Some plants seem to carry an unnecessary weight of cultural baggage among gardeners. If they were newly introduced exotic specimens, they’d probably sell for a fortune to excitable auction visitors thanks to their incredible beauty, resilient growth habits and overall exceptional garden worthiness. However, because of cultural associations to do with how they have traditionally been used, we seem to regard them with disdain or, worse, immediately look past them as if they weren’t there. This means we miss out on some wonderful horticultural possibilities. And one of the best is the much-maligned mahonia.

These tough, evergreen plants became a popular choice in amenity horticulture during the 70s and 80s. Capable of surviving on essentially zero maintenance for years on end and offering up a permanent green backdrop of virtually indestructible foliage, they were used on thousands of council roundabouts, supermarket carparks and new-build housing estates.

Sadly, even the incredible scented flowers, which pop up in the dead of winter just when you need them most, and berries which are a magnet for wildlife, have not been enough of a pull to shake us out of our “carpark plant” snobbery. I have often thought, if these had more aristocratic variety names and flowered in time for the Chelsea Flower Show, our associations would be altogether different.

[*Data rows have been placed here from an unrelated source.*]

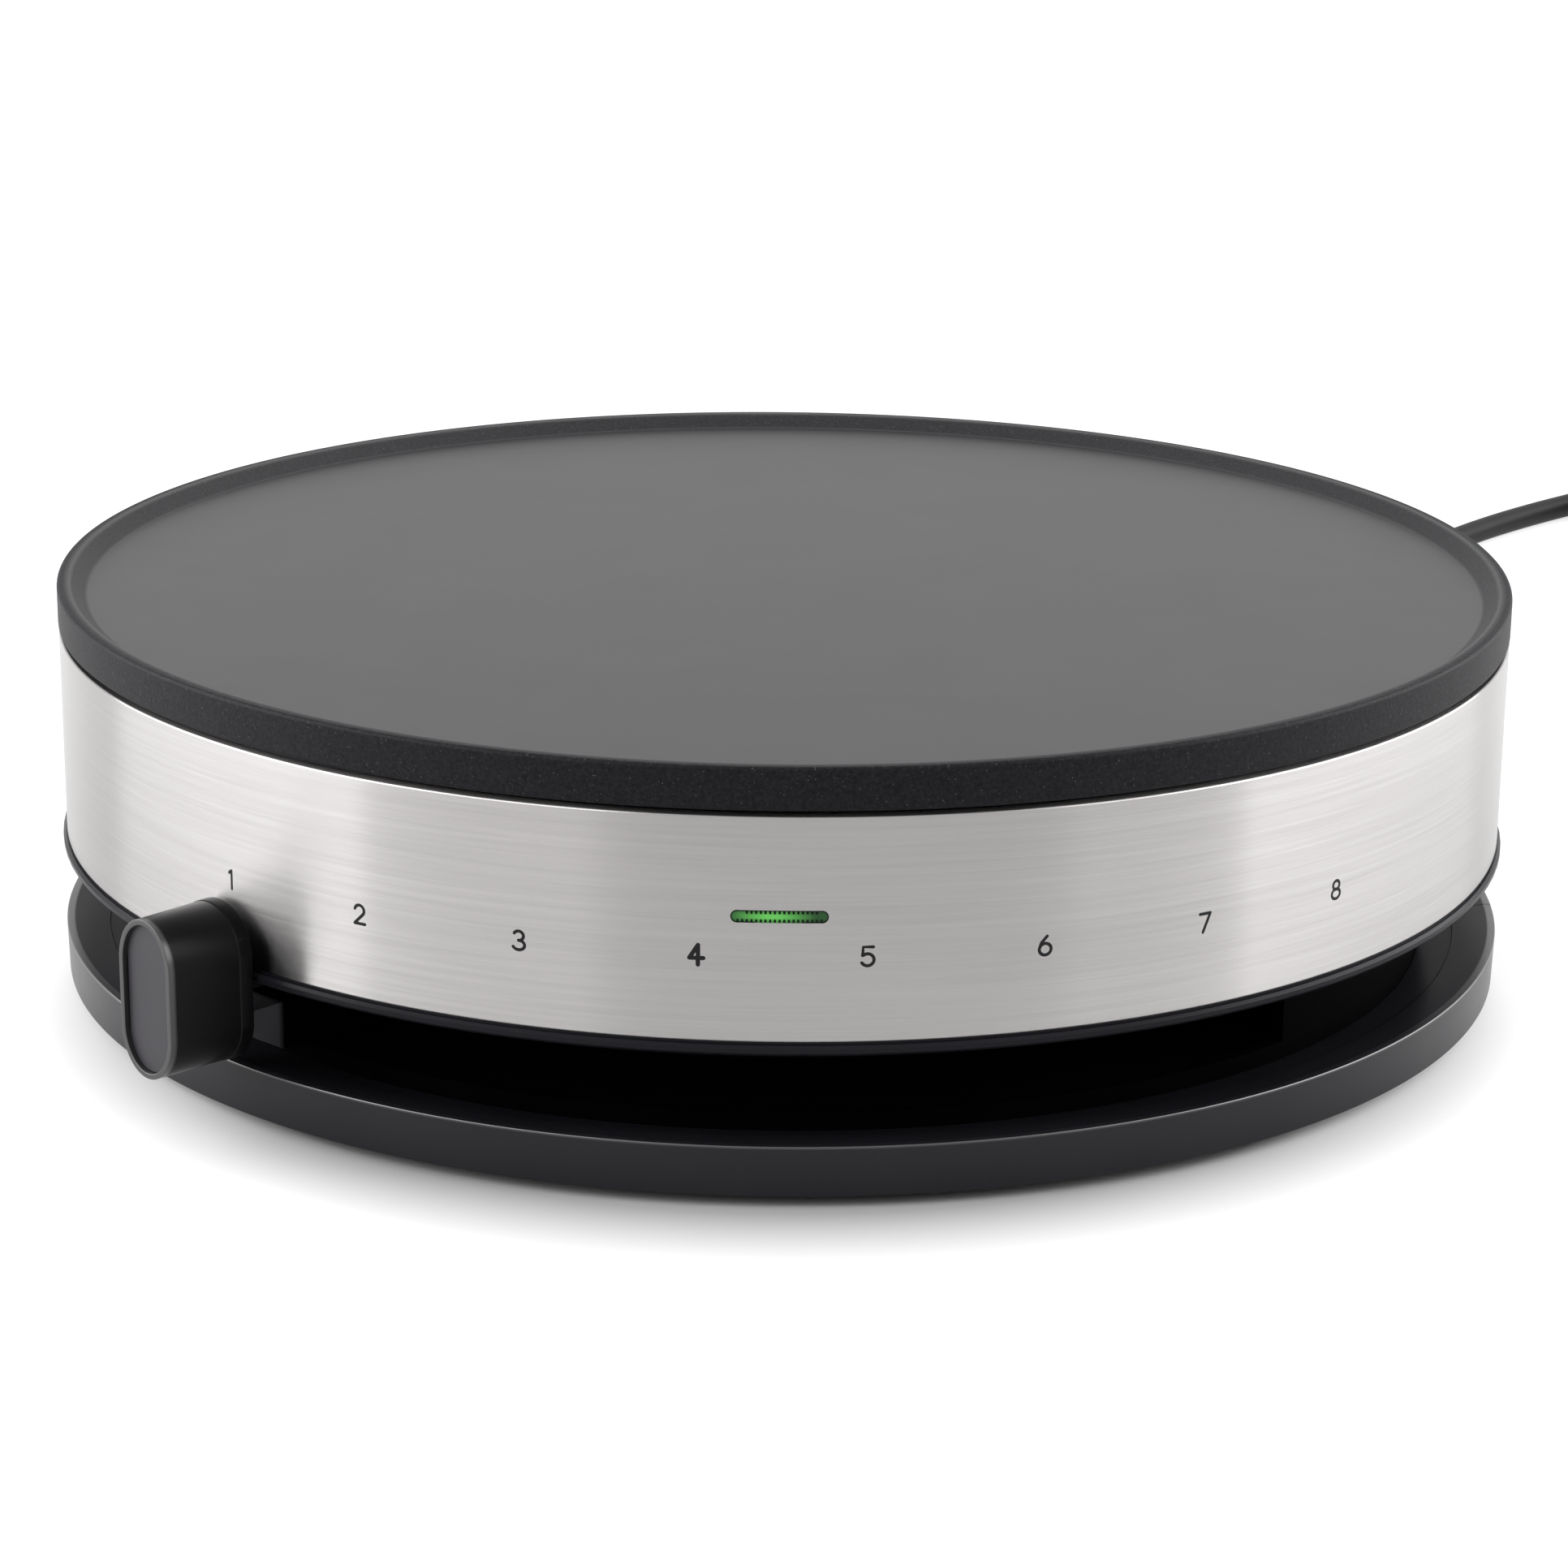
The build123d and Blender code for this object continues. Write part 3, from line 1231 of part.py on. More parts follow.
grip_start = plug_boot_length
face_start = grip_start + plug_grip_length
plug_end = face_start + plug_face_length
plug_axis = Axis(tail_route[-1], out(1, plug_angle))
with BuildPart() as plug_body:
    with BuildSketch(Plane(origin=tail_route[-1], x_dir=out(1, plug_angle), z_dir=out(1, plug_angle - 90))):
        with BuildLine():
            Polyline(
                (plug_end, 0),
                (0, 0),
                (0, plug_boot_start),
                (grip_start, plug_boot_end),
            )
            ThreePointArc(
                (grip_start, plug_boot_end),
                (grip_start + plug_grip_length / 2, plug_grip_middle),
                (face_start, plug_grip_end),
            )
            Polyline(
                (face_start, plug_grip_end),
                (face_start, plug_face_radius),
                (plug_end - plug_face_round, plug_face_radius),
                (plug_end, plug_face_radius - plug_face_round),
                (plug_end, 0),
            )
        make_face()
    revolve(axis=plug_axis)
    with BuildSketch(plug_plane(plug_end)):
        with Locations((plug_pin_spacing / 2, 0), (-plug_pin_spacing / 2, 0)):
            Circle(plug_pin_radius + thread_clearance)
    extrude(amount=-plug_pin_seat, mode=Mode.SUBTRACT)
keep(plug_body, "plug_body")

with BuildPart() as plug_pins:
    with BuildSketch(plug_plane(plug_end - plug_pin_seat)):
        with Locations((plug_pin_spacing / 2, 0), (-plug_pin_spacing / 2, 0)):
            Circle(plug_pin_radius)
    extrude(amount=plug_pin_seat + plug_pin_length)
    chamfer(plug_pins.faces().sort_by(Axis((0, 0, 0), out(1, plug_angle)))[-2:].edges(), plug_pin_edge)
keep(plug_pins, "plug_pins")
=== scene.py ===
"""Electric crepe maker: the finished look of the part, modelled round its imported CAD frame."""

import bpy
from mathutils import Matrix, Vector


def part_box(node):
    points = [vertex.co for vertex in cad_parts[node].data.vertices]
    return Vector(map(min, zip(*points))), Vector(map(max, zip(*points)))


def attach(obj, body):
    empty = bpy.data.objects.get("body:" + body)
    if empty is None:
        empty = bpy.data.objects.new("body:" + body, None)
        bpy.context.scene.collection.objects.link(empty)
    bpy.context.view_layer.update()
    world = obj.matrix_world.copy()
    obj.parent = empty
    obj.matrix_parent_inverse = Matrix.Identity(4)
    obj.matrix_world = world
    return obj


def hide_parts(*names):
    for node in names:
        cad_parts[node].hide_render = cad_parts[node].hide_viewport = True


bl_info = {
    "name": "Electric crepe maker",
    "version": (1, 0, 0),
    "blender": (4, 5, 0),
    "location": "View3D > Sidebar > Crepe maker",
    "description": "Models and finishes an electric crepe maker round its CAD frame",
    "category": "Add Mesh",
}

from math import ceil, cos, hypot, pi, radians, sin

import bpy
from mathutils import Matrix, Vector

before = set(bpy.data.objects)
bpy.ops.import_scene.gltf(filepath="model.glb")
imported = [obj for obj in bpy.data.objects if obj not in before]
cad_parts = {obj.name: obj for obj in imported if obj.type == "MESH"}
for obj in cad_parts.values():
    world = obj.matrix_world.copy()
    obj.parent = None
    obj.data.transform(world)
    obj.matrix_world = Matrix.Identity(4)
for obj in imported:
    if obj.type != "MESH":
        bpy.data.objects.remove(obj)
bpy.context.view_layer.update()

MM = 0.001
FRONT = radians(-90)
RING_SEGMENTS = 384
OBROUND_SEGMENTS = 66
SMOOTH_ANGLE = radians(32)
MERGE_DISTANCE = 0.002 * MM

# ---- places taken from the frame
PLATE_BOTTOM = 83.0 * MM
PLATE_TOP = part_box("cooking_plate")[1].z
PLATE_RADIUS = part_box("cooking_plate")[1].x
COOK_RADIUS = 158.4 * MM
COOK_HEIGHT = 89.1 * MM
STEEL_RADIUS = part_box("steel_band")[1].x
STEEL_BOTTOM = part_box("steel_band")[0].z
STEEL_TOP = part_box("steel_band")[1].z
WAIST_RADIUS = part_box("waist_ring")[1].x
KNOB_ANGLE = FRONT - radians(44)
CORD_ANGLE = radians(62)
CORD_HEIGHT = 22.9 * MM


# ---- settings
def length_setting(name, description, millimetres):
    """A length on the panel."""
    return bpy.props.FloatProperty(
        name=name, description=description, default=millimetres * MM, unit="LENGTH"
    )


def colour_setting(name, description, *default):
    """A colour on the panel."""
    return bpy.props.FloatVectorProperty(
        name=name, description=description, default=default, subtype="COLOR", size=3, min=0, max=1
    )


class CrepeMakerSizes(bpy.types.PropertyGroup):
    """Sizes that change the look and not the fit."""

    plate_edge: length_setting("Plate edge", "Rounding of the plate's lip", 1.1)
    steel_hem: length_setting("Steel hem", "Inward lip at the band's top", 3.4)
    numeral_height: length_setting("Numeral height", "Height of the dial's numbers", 4.6)
    numeral_width: length_setting("Numeral width", "Width of the dial's numbers", 3.55)
    numeral_stroke: length_setting("Numeral stroke", "Thickness of the numbers' lines", 0.68)
    numeral_level: length_setting("Numeral level", "Middle of the numbers above the table", 53.2)
    window_width: length_setting("Window width", "Length of the lamp window", 19.4)
    window_height: length_setting("Window height", "Height of the lamp window", 2.6)
    window_level: length_setting("Window level", "Middle of the lamp window above the table", 61.5)
    knob_rim: length_setting("Knob rim", "Width of the rim round the insert", 1.2)
    knob_recess: length_setting("Knob recess", "Depth of the knob's face inside its rim", 2.4)
    cord_diameter: length_setting("Cord diameter", "Diameter of the mains lead", 7.2)


class CrepeMakerFinish(bpy.types.PropertyGroup):
    """Colours and light that a user would change."""

    coating: colour_setting("Coating", "Cast plate's non-stick coating", 0.008, 0.008, 0.0095)
    steel: colour_setting("Steel", "Brushed steel of the band", 0.392, 0.381, 0.377)
    housing: colour_setting("Housing", "Moulded base rim and pan", 0.0088, 0.0083, 0.0108)
    knob: colour_setting("Knob", "Sides of the knob", 0.005, 0.005, 0.0055)
    insert: colour_setting("Insert", "Flat insert in the knob's face", 0.027, 0.025, 0.030)
    ink: colour_setting("Ink", "Printed numbers", 0.010, 0.010, 0.011)
    glow: colour_setting("Glow", "Lit part of the indicator", 0.13, 0.55, 0.10)
    cord: colour_setting("Cord", "Sheath of the mains lead", 0.009, 0.009, 0.010)
    floor: colour_setting("Floor", "Pale table", 0.45, 0.45, 0.45)
    world_light: bpy.props.FloatProperty(
        name="World light", description="Light from all round on rough surfaces", default=0.28, min=0
    )


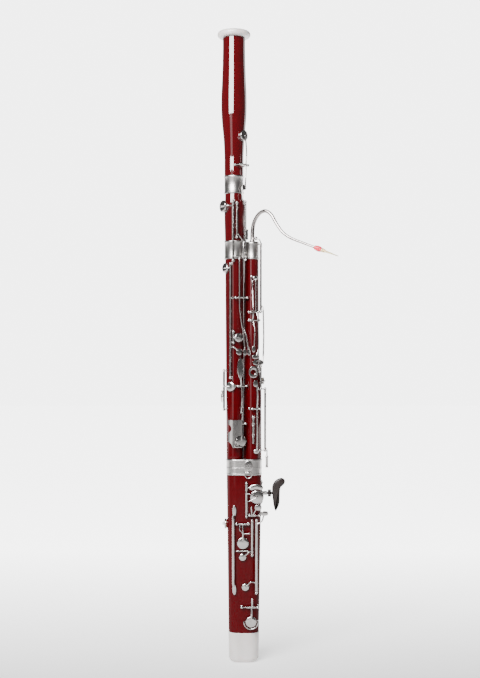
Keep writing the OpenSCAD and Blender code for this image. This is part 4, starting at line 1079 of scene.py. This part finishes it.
def add_boot_keys():
    arc = [(26.4 + 22.1 * cos(radians(k)), -32.2, 351 + 22.1 * sin(radians(k))) for k in range(64, 119, 6)]
    key("b_flat_thumb_key", "rod_o", 0.77, 0.96,
        arms=[([(5.5, -28, 371), (10, -31, 371), (15, -32, 371)], 1.5)],
        more=lambda metal: metal.sweep(arc, [5.0, 5.4, 5.0], out=Vector((0, 1, 0)), flat=0.19, seg=24,
                                       steps=4))
    key("pancake_key", "rod_o", 0.05, 0.72, "pancake", boss=6.4, arms=[
        ([(5.5, -28, z), (11, -32.6, z), over_pad("pancake", 6.4)], 1.3) for z in (343, 358)])
    key("low_e_key", "low_e", 0.2, 0.85, "low_e", arms=[
        ([(-2, -28, 294), (-2, -31.5, 280), (-2, -30.2, 260)], 1.6),
        ([(-8, -28, 294), (-8, -31, 282), (0, -32, 275), (12, -32.5, 275)], 1.4)])
    key("f_sharp_thumb_key", "f_sharp", 0.1, 0.6, arms=[
        ([(19, -27.5, 312), (22, -31, 319), (26, -32.3, 327)], 1.5),
        ([(16.5, -27.5, 312), (15.5, -30, 330)], 1.3)],
        touches=[(Vector((30, -32, 329.5)), 0, oval(15, 12, 2.4))])
    key("f_sharp_rod", "f_sharp_rod", pad="f_sharp", arms=[
        ([(17, -27.5, 240), (9, -32.5, 234), (-1, -28.2, 225)], 1.4)])
    key("a_flat_thumb_key", "a_flat", pad="a_flat", arms=[
        ([(26, -27, 170), (15, -30, 173), (4.5, -27.6, 162)], 1.5),
        ([(26, -27, 294), (37, -28.5, 299), (42, -27.5, 312)], 1.5)],
        touches=[(Vector((43, -27, 316.5)), 0, oval(17, 10, 2.4))])
    key("low_f_key", "low_f", 0.3, 0.85, "low_f", arms=[
        ([(16, -27, 119), (16, -31, 106), (15, -29.5, 90)], 1.7),
        ([(17.2, -27, 119), (17.2, -29.5, 137)], 1.7)])
    key("g_key", "g", pad="g", arms=[
        ([(12, 27.5, 320), (4, 31.5, 320), (-4, 30.4, 320)], 1.5), ([(12, 27.5, 222), (2, 31, 222)], 1.5)],
        touches=[(Vector((-4, 30, 222)), 180, oval(15, 20, 2.2))])
    key("side_trill_key", "side", pad="side", boss=6.3, arms=[
        ([at(-13.5, -150, 27, 291), at(-13.5, -128, 33.5, 291), at(-13.5, -107, 32, 291),
          over_pad("side", 6.3)], 1.5),
        ([at(-13.5, -150, 27, 262), (-18, 31, 258), (-10, 31, 256)], 1.5)],
        touches=[(Vector((-8, 29.5, 256)), 180, oval(12, 18, 2.2))])
    key("f_key", "f", pad="f", arms=[
        ([(12, 27.5, 160), (4, 31.5, 160), (-4, 30.2, 160)], 1.5), ([(12, 27.5, 106), (4, 31, 106)], 1.5)],
        touches=[(Vector((-3, 30, 106)), 180, oval(18, 13, 2.2))])


# ------------------------------------------------------------------ studio
def area_light(name, place, aim, size, power):
    data = bpy.data.lights.new(name, "AREA")
    data.shape = "RECTANGLE"
    data.size, data.size_y = size
    data.energy = power
    light = bpy.data.objects.new(name, data)
    light.location = place
    light.rotation_euler = (Vector(aim) - Vector(place)).to_track_quat("-Z", "Y").to_euler()
    light.visible_camera = False
    bpy.context.scene.collection.objects.link(light)


# Each light: name, place, height it aims at, width and height, watts
LIGHTS = [
    ("key_panel", (-0.93, -1.96, 2.04), 1.1, (1.7, 1.4), 300),
    ("low_panel", (-1.0, -1.9, 0.9), 0.7, (0.8, 1.7), 8),
    ("rim_panel", (1.7, 1.3, 1.0), 0.7, (0.4, 1.8), 12),
]
CAMERA_AT = (-0.008, -2.35, 0.683)
CAMERA_LENS = 58.7
# The floor lies just under the cap's foot
FLOOR_Z = -0.0005


def add_studio():
    verts = [(x, y, FLOOR_Z) for y in (-5, 9) for x in (-6, 6)]
    mesh = bpy.data.meshes.new("floor")
    mesh.from_pydata(verts, [], [(0, 1, 3, 2)])
    mesh.materials.append(studio_floor())
    floor = bpy.data.objects.new("floor", mesh)
    bpy.context.scene.collection.objects.link(floor)
    for name, place, aim_z, size, power in LIGHTS:
        area_light(name, place, (0, 0, aim_z), size, power)
    bpy.context.scene.world = studio_world()
    camera = bpy.data.cameras.new("camera")
    camera.lens = CAMERA_LENS
    camera.sensor_width = 36
    view = bpy.data.objects.new("camera", camera)
    view.location = CAMERA_AT
    view.rotation_euler = (pi / 2, 0, 0)
    bpy.context.scene.collection.objects.link(view)
    bpy.context.scene.camera = view


def keep_cad(node, material):
    """A CAD node whose shape is right keeps its mesh and takes a better material."""
    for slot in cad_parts[node].material_slots:
        slot.material = material


for node, material in [("u_tube", BAND_SILVER), ("u_tube_gasket", CORK), ("tenon_corks", CORK),
                       ("finger_hole_tubes", SILVER), ("bass_guard", SILVER)]:
    keep_cad(node, material)
add_bell()
add_long_joint()
add_wing_joint()
add_boot()
add_bocal()
add_reed()
add_posts()
add_rods()
add_guards()
add_lock()
add_strap()
add_hand_rest()
add_bell_and_long_joint_keys()
add_wing_keys()
add_boot_keys()
add_studio()
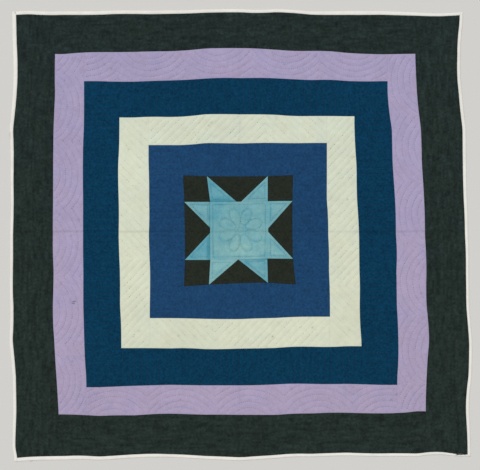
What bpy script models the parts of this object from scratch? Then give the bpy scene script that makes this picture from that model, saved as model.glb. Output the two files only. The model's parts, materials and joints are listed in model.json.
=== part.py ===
"""A patchwork bed quilt with one eight-pointed star, lying flat and face up.

Lengths are millimetres until a mesh is made. X runs to the right across the face, Y up the
face and Z out of it. The back lies on z = 0. Each patch, strip and length of binding is one
closed solid of the quilt's whole thickness, drawn down along its seams and stitched lines.
"""

import math

import bpy
from mathutils import Vector
from mathutils.geometry import delaunay_2d_cdt

MM = 0.001

# Thickness: padding stands up between the lines that are sewn through it
SEAM_HEIGHT = 3.0
STITCH_HEIGHT = 2.8
CREST_HEIGHT = 4.6
BINDING_EDGE_HEIGHT = 2.6
BINDING_CREST_HEIGHT = 4.4
PIECE_GAP = 0.3

# Outline
OUTLINE_STEP = 50.0
OUTLINE_REACH = 1020.0
SHORTEST_EDGE = 1.5

# Quilting: lines one inch apart, and none that runs into a seam
LINE_SPACING = 26.0
DIAGONAL_SPACING = 25.0
SEAM_MARGIN = 6.0
LONG_LINE_STEP = 110.0

# Nested arcs on both sides of the seam between the charcoal and lilac frames
ARC_CENTRE_SETBACK = 80.0
FIRST_ARC_RADIUS = 110.0
LAST_LILAC_ARC_RADIUS = 240.0
LAST_CHARCOAL_ARC_RADIUS = 188.0
CHARCOAL_ARC_REACH = 95.0
CHARCOAL_STRAIGHT_LINES = (108.0, 134.0)
VALLEY_PADDING = 86.0
ARC_STEP = 42.0

# The star's own quilting
ECHO_INSET = 11.0
ROSETTE_CENTRE = (0.0, 21.0)
PETAL_COUNT = 8
PETAL_CENTRE_RADIUS = 59.0
PETAL_LENGTH = 74.0
PETAL_WIDTH = 42.0
PETAL_SWELL = 0.22
PETAL_POINTS = 12
ROSETTE_EYE_RADIUS = 12.0

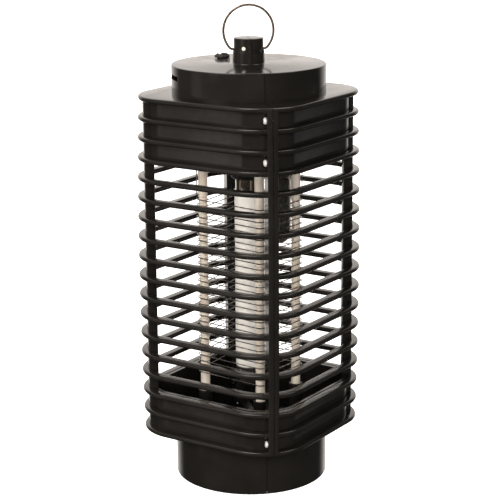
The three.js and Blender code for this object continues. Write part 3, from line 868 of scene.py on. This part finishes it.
def make_starter():
    low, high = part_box("starter_can")
    x, y = (low.x + high.x) / 2, (low.y + high.y) / 2
    radius = high.x - x
    can = [(0, low.z), (2.2 * MM, low.z + 0.2 * MM), (3.6 * MM, low.z + MM), (5.2 * MM, low.z + 2.8 * MM)]
    can += [(5.8 * MM, low.z + 4.6 * MM), (radius, low.z + 6.4 * MM), (radius, high.z - 2.4 * MM)]
    can += [(radius - 0.3 * MM, high.z - 2 * MM), (radius - 0.3 * MM, high.z - 1.4 * MM)]
    can += [(radius, high.z - MM), (radius, high.z), (0, high.z)]
    make_turned("starter_can", can, 48, "starter_aluminium", ALUMINIUM, x, y)
    low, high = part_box("starter_holder")
    shoulder = PLATE_BOTTOM - TOUCH_GAP
    holder = [(0, low.z), (radius - 0.3 * MM, low.z), (radius, low.z + 0.4 * MM)]
    holder += [(radius, shoulder - 0.3 * MM), (radius - 0.4 * MM, shoulder), (4 * MM, shoulder)]
    holder += [(4 * MM, high.z - 0.4 * MM), (3.6 * MM, high.z), (0, high.z)]
    make_turned("starter_holder", holder, 48, "black_inner_plastic", INNER, x, y)


def post_profile(bottom, top):
    """An insulating post with a fine notch for every turn of wire."""
    radius, notch = GRID_POST_RADIUS, 0.32 * MM
    profile = [(0, bottom), (radius, bottom)]
    z = 62 * MM
    while z < GRID_TOP + 2 * MM:
        profile += [
            (radius, z), (radius - notch, z + 0.35 * MM),
            (radius - notch, z + 0.95 * MM), (radius, z + 1.3 * MM),
        ]
        z += GRID_SPACING / 2
    profile += [(radius, top - 0.3 * MM), (radius - 0.3 * MM, top), (0, top)]
    return profile


def make_grid_posts():
    for name, angle in GRID_POSTS.items():
        node = f"{name}_grid_post"
        low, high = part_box(node)
        profile = post_profile(low.z, high.z)
        make_turned(node, profile, 28, "ivory_insulator", IVORY, *around(angle, GRID_POST_OFFSET))


# --- Grid base and tray ---------------------------------------------------------------------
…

But when you delve into all the options available, I think even the most resolute mahonia-hater could be won over by their wondrous diversity. M eurybracteata ‘Soft Caress’, for instance, is one of the more modern introductions, producing metre-high mounds of fluffy, feathery foliage that, to me, look like clumps of parlour palms or exotic osmoxylon. It would be more at home in James Cameron’s Avatar forest than being planted next to your local bus stop. Unlike other more common species, this variety flowers in late summer and early autumn and has a warm, honey-like scent that perfectly suits its butter-yellow sprays of flowers.

If you want something even more different, M gracilipes will blow you away with its striking, pinky-red autumn flowers, carried on plants whose new growth is blushed with burgundy and silvery undersides. It is perfect for small gardens, too, as its slow growth rate and elegant stature, of up to 1.5m, make it a wonderful statement plant that won’t suddenly take over your space.

Finally, I implore you, give the more traditional M x media ‘Winter Sun’ a chance. This hybrid form is even more vigorous than the conventional M japonica of which it is reminiscent, creating towering rosettes packed with sulphur-yellow spikes of flowers. And it has a lily-of-the-valley scent so strong that you’ll smell it before you see it, from November to March.